農村は今でも人口過剰

日本は人口減少時代に突入しており、人口は、2020年5月1日現在の1億2,590万人から2060年度8,674万人へと約4,000万人減少すると予想されています。現在は地方から都市への人口移動が起きており、地方の市町村は軒並み大幅な人口減少となっています。そのためこれらの市町村は都会からの移住者の獲得に力を入れています。コロナのため職を失った若者を対象にしたオンライン移住相談会を盛んにやっているようです。しかし、これらの地方の人口が減少した要因は仕事がないことであり、これが解決されない限り、移住者を受け入れても定住には結びつかないと思われます。地方が先ずやるべきは仕事作りなのです。

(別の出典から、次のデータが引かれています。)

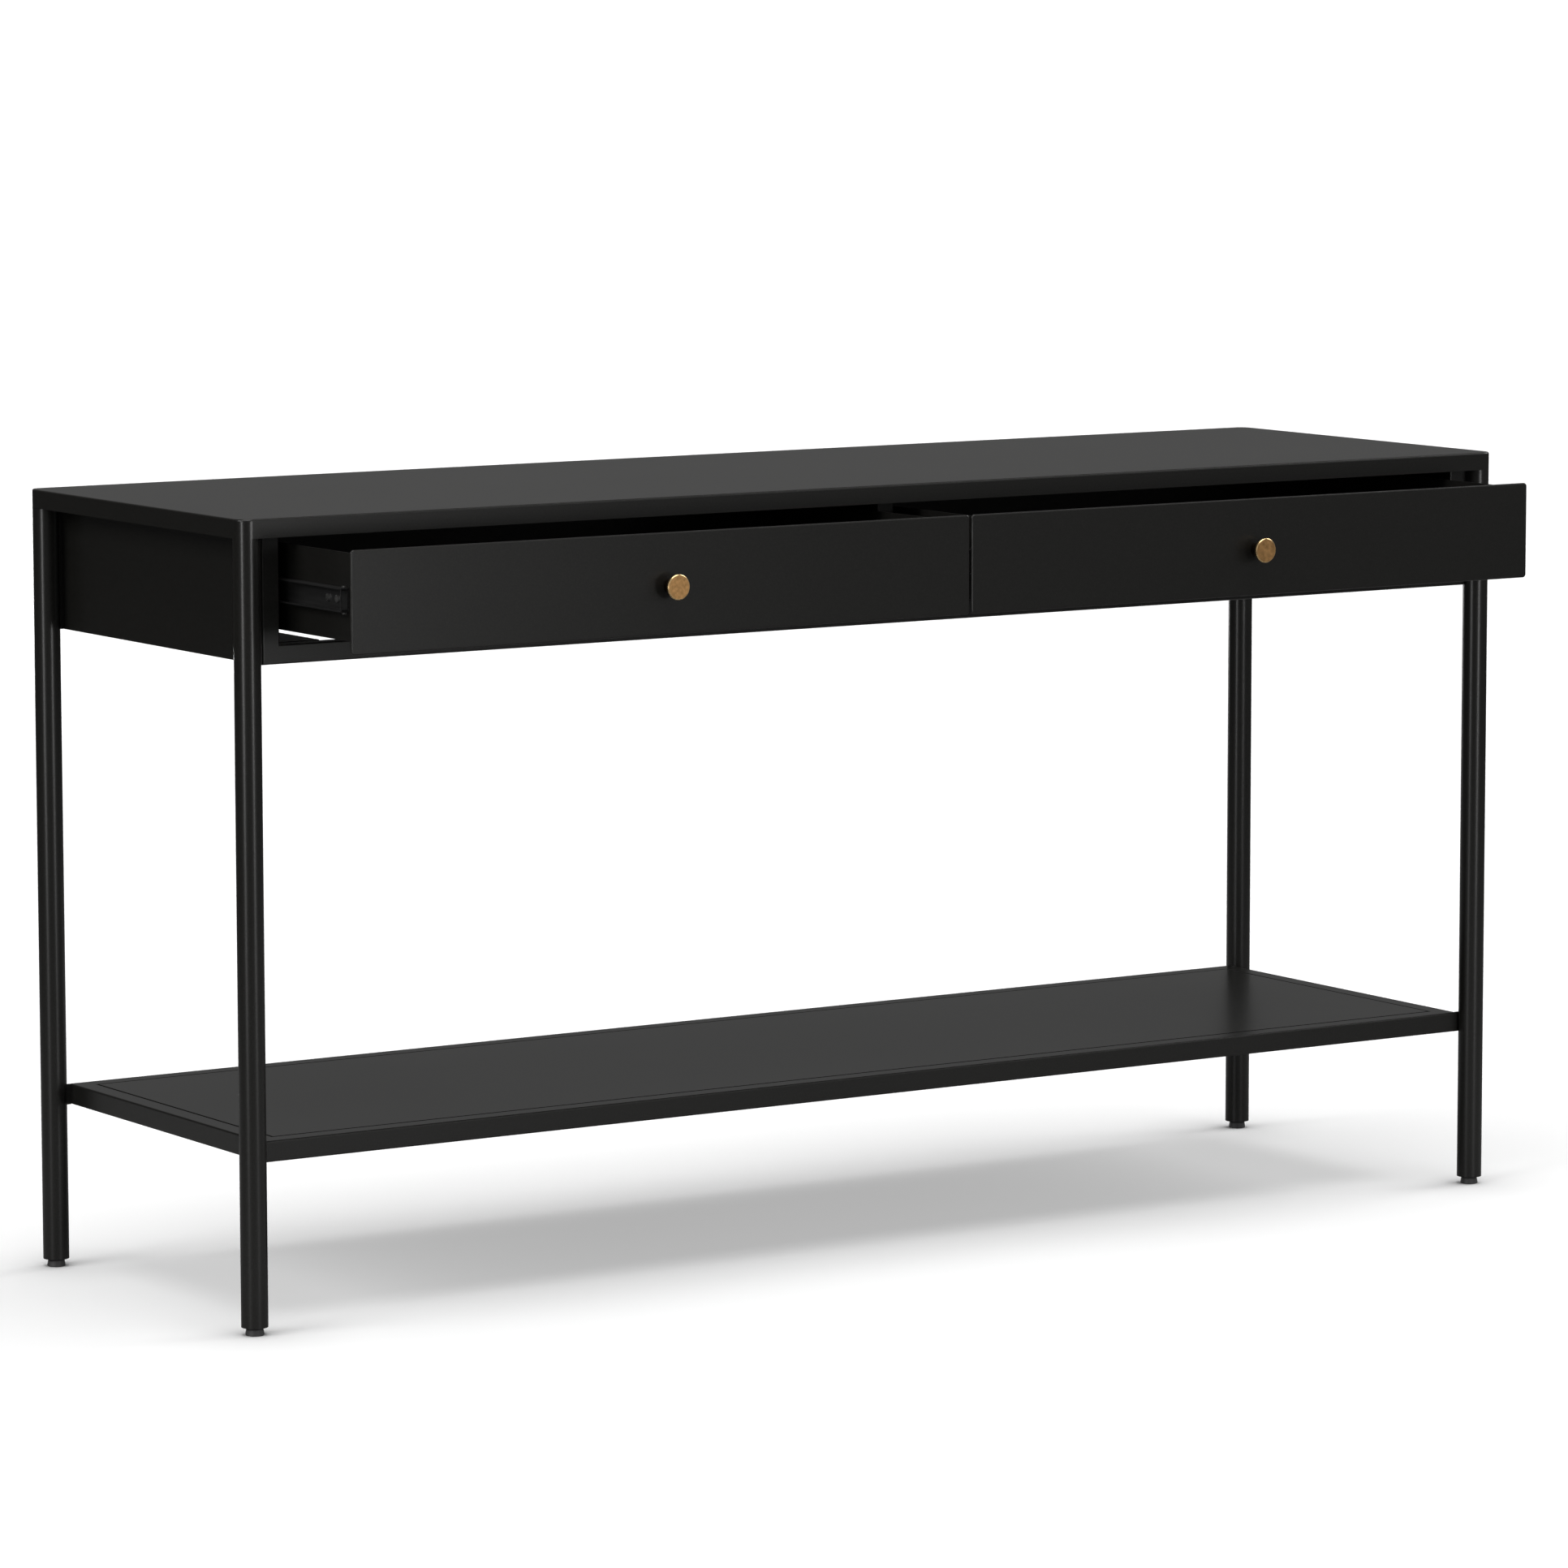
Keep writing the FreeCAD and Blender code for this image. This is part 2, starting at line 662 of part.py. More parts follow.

しかし、人口減少が続く中では工場の進出は容易ではなく、大きな職場の確保は困難です。地方の場合、やはり農業が大きなウエートを占めており、農業で豊かな生活ができる基盤作りが不可欠だと思われます。日本の農家で一番割合が大きいのは米作農家ですが、1農家当たりの耕作面積は2ha未満が8割となっています。10a当たりの米の収量は約10俵であり、1俵当たりの米価が約13,000円ですから、2haからの収入は260万円となります。ここから肥料代や農薬代、農業機械代、農協手数料などの諸経費を差し引くと200万円も残りません。従ってこれ以外に畑作や果樹、養豚などを行ったり、或いは本業は勤め人で農業は副業という人が多くなります。これでは豊かな生活は展望できず、離農、都会への移住となるのは当然です。

これから都会の若者を地方に移住させるとなると、仕事は農業になると思われます。農業はきついと言いますが、都会での工場勤めのきつさや会社員のストレスの強さを経験していれば、それはあまり感じないと思います。他人に煩わされることなく自分のペースで仕事ができることから、むしろ快適と感じる人が多いのではないでしょうか。問題は収入です。今の農家のように2ha未満の農地で農業を営んで限り、低収入に耐えられずいずれ離農は避けられません。米作農家の場合、最低5haの耕作面積が必要であり、将来的には10haを標準にする必要があります。5haなら約500万円の所得が可能ですし、10haなら1,000万円前後の所得が可能です。こうなると農業は魅力的な職業となります。

現在ほとんどの農家が田植え機、コンバインなどを所有しています。耕作面積からすると明らかに装備過多です。機械化が仕事を楽にすることだけに寄与し、逆に収入の減少に繋がっています。今の装備なら最低5haの米作りをしないと割にあいません。また10haの米作りも可能です。このように5ha,10haの営農が可能な装備は持ち合わせているのです。しかし農家が高齢化し、ここまで拡大する意欲がなく、耕作面積の拡大が実現していません。それに農地は先祖代々受け継いできたものという意識がありますから、なかなか手放しません。そのためなかなか大規模農家に移行しません。

こう考えると、人口減少で大変だと言う地方、とりわけ農村はまだまだ人口が多すぎると言えます。1農家当たりの耕作面積を10haとして、農村の全農地の面積を10haで割った数がその農村の適正農家数となり、それに家族の数を掛けた数が適正人口となります。この計算に基づくと農村の人口は今の5分の1程度が適正ということになります。農村はこれに向けまだまだ人口減少が続くことになります。